After viewing her son’s injuries Friday, Sharon Johnson said there were a total of eight bullet wounds. Nursing staff said he’d been struck in the lung and liver; a plate was placed in his arm and he was wearing a back brace, Johnson said.

Her long wait to visit was caused by a round-the-clock police guard that ended Thursday, Johnson said she was told.

She said officers called to tell her they’d been spending “too much money and manpower” on her son.

For weeks, Sharon Johnson had no word on Aaron’s condition other than his admission to the hospital. She said hospital staff were the ones to tell her he’d been shot.

The family is now in limbo because of federal privacy laws, Sharon Johnson said. Her son is refusing to see her or her husband and has asked that his parents be left out of any treatment decisions.

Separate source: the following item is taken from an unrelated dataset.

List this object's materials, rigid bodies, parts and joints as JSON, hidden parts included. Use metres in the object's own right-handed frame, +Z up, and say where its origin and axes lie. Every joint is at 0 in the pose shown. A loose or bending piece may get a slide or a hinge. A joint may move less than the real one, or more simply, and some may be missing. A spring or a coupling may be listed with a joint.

“He’s shut down,” Johnson said of her son. “I got a call from a psychiatrist who was going to do a mental exam on him. I can tell her anything I want to, but she can’t tell me anything.”

Aaron Johnson has been prescribed medication that limits his psychotic episodes, Sharon Johnson said. She’s worried he hasn’t been taking this medicine and will continue to avoid doing so unless ordered by mental health professionals.

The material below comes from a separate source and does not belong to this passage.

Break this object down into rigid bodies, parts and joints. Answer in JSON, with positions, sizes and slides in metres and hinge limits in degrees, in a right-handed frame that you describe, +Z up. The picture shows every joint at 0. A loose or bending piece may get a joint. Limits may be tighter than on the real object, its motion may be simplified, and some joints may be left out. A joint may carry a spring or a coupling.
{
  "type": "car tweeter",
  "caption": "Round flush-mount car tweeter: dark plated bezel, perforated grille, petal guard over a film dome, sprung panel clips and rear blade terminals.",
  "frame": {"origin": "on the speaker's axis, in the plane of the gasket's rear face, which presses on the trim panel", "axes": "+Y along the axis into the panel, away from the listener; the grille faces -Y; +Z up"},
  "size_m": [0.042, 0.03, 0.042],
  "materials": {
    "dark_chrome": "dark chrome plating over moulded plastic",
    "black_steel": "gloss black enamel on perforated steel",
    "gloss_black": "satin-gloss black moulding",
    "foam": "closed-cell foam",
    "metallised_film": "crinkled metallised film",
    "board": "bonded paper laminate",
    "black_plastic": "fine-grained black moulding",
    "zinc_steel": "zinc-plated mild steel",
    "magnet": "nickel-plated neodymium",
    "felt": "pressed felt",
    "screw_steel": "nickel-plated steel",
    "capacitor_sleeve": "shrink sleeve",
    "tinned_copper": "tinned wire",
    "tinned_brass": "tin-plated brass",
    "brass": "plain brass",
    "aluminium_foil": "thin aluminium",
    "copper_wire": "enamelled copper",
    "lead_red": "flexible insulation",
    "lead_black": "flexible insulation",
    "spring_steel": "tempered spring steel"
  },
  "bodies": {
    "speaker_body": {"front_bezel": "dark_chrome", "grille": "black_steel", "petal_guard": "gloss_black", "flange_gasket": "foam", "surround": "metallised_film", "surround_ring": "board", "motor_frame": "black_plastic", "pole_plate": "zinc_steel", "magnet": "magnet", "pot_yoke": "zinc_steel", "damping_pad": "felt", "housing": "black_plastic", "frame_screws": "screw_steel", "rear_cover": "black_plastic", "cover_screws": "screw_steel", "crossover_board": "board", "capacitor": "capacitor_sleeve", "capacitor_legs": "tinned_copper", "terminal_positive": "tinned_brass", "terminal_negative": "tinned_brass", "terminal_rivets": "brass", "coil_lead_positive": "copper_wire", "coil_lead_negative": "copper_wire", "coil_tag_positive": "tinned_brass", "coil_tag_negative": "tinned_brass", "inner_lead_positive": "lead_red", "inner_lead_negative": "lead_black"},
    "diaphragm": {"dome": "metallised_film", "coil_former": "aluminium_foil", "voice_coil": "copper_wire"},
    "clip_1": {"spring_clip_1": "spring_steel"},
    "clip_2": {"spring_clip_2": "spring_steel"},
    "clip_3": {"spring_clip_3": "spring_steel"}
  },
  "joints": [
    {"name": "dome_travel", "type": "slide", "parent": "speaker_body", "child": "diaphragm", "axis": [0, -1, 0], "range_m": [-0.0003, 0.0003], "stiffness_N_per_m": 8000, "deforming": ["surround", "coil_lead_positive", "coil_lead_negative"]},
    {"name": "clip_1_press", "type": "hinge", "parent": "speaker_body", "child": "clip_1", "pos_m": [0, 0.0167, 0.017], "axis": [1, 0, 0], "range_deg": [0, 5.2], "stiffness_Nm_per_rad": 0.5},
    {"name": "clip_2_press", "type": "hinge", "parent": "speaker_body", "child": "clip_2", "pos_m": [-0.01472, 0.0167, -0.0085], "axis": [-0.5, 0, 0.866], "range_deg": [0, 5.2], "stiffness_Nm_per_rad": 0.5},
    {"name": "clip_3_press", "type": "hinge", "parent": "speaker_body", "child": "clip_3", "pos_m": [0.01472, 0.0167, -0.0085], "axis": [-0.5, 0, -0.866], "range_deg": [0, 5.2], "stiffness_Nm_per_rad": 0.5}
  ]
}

“He won’t do anything unless you force him to do it,” she said.

Sharon and Geri Johnson adopted Aaron and his sister, Megan, from a woman in Kennewick. The couple didn’t have children of their own, Sharon Johnson said, and decided time was running out.

“He was a sweet little boy, so loving,” Sharon Johnson said, flipping through photos of Aaron dressed in a karate uniform, ripping open Christmas gifts and smiling in a pair of striped overalls.

As he approached his final years of high school, however, he withdrew from class work and a psychiatrist prescribed drugs he hated, Sharon Johnson said. When he turned 18, he stopped taking them, and his condition worsened.

Stints in jail and halfway houses followed, she said, but Aaron never physically threatened his parents. That ended in September, when he stayed with Sharon and Geri Johnson for several days following the death of his 31-year-old sister.

“He talked to her an awful lot more than us,” Sharon Johnson said.

One day, her son was having a particularly bad bout of delusions. He came into the living room and apologized for his behavior, then struck her on the side of her head, knocking her glasses from her face, she said.

The Johnsons tried to find housing for their son. But because of his criminal history, most turned him away, his mother said.

The last time the family heard from their son before the shooting was about a week before the incident, Sharon Johnson said. They would frequently receive phone calls from him while he was downtown, driving to pick up groceries or clothing he needed.

“There were times when I thought I was a bad mother,” Sharon Johnson said, tears welling in her eyes. “But both my kids would tell you they wouldn’t want to be anywhere else.”

Aaron Johnson’s court date on an expected second-degree assault charge has been pushed back multiple times, with a first appearance on the charge now scheduled for early next week.

Because he’s not in custody, Sharon Johnson said she worried her son would be released without treatment for his mental illness once his wounds healed. But hospital staff told her that Aaron Johnson wouldn’t be released to the streets before his court appearance based upon his mental and physical condition.

The family remains concerned that Aaron won’t find the help he needs in a community with dwindling resources for patients requiring long-term mental health care.

The Washington state Department of Social and Health Services reports funding for publicly run mental health facilities in 2013 remained about 10 percent below levels in 2008. As a result, a couple hundred beds for patients with chronic mental illness have vanished in the past few years.

“We’re hoping for long-term care for him,” Sharon Johnson said. “But I’m just not sure how it’s going to happen now.”